You could also record the peak memory of each crate and use that to inform scheduling crates onto hosts. A good choice would of course be some percentage above the previous usage. But this potentially adds a lot of complexity to running crater and you also have to keep some database of crate memory utilization around.

Mark-Simulacrum commented 2 years ago

I think anything non-automated isn't going to be viable; the failure rate this is trying to address is high but not really impeding at least our typical usage of Crater at this time. I would definitely be very happy to see a revision to Crater's code which would automatically retry spurious failures (up to some limit of attempts), and presumably we could push those towards the end and decrease parallelism and increase worker memory limits for these jobs.
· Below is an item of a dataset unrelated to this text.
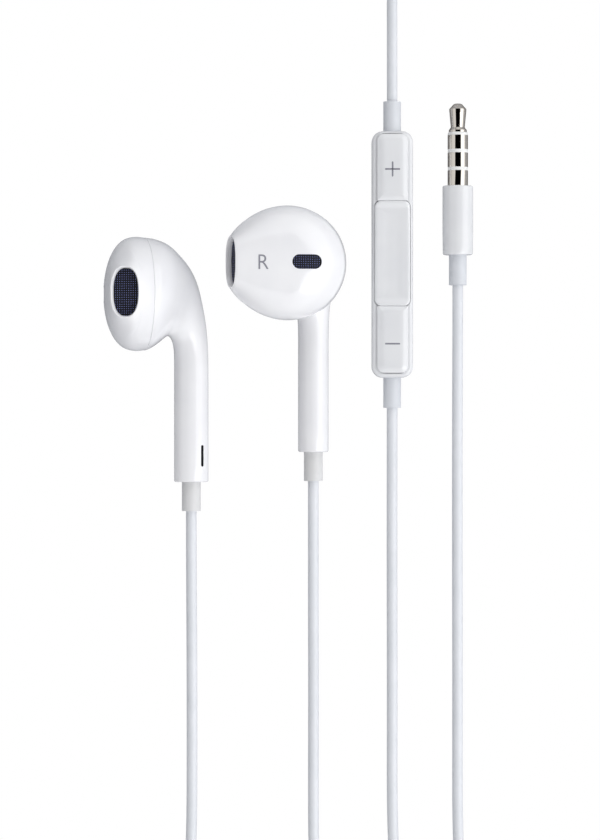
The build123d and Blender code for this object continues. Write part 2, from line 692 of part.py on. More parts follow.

We have large disks already associated with these instances (typically in the 100s of GB, at least), so using some of that space for swap would not be terribly difficult, but I'd rather avoid trying to oversubscribe the memory that way. My intuition says that swap or some more fancy memory-pressure sensing scheme is likely too difficult for us to deploy with the current resources -- it's likely to be rather finicky, I suspect, and require a bunch of work to get started with.

I think the automated rescheduling strategy -- with significantly reduced worker count, perhaps such that we have 4-8 GB dedicated memory available -- seems like a good idea to me. It's probably a good bit of work, but it would also likely be fairly reusable for the spurious test failure problem we have (e.g., due to randomness, etc.), so if we can do it that would be great. Would you be up for investing the time to do that?

saethlin commented 2 years ago

I agree with everything you've said. I'll try implementing that soon.

bors commented 2 years ago

:umbrella: The latest upstream changes (presumably #543) made this pull request unmergeable. Please resolve the merge conflicts.

saethlin commented 2 years ago

Closing this to indicate I do not have and don't expect to have time to work on it.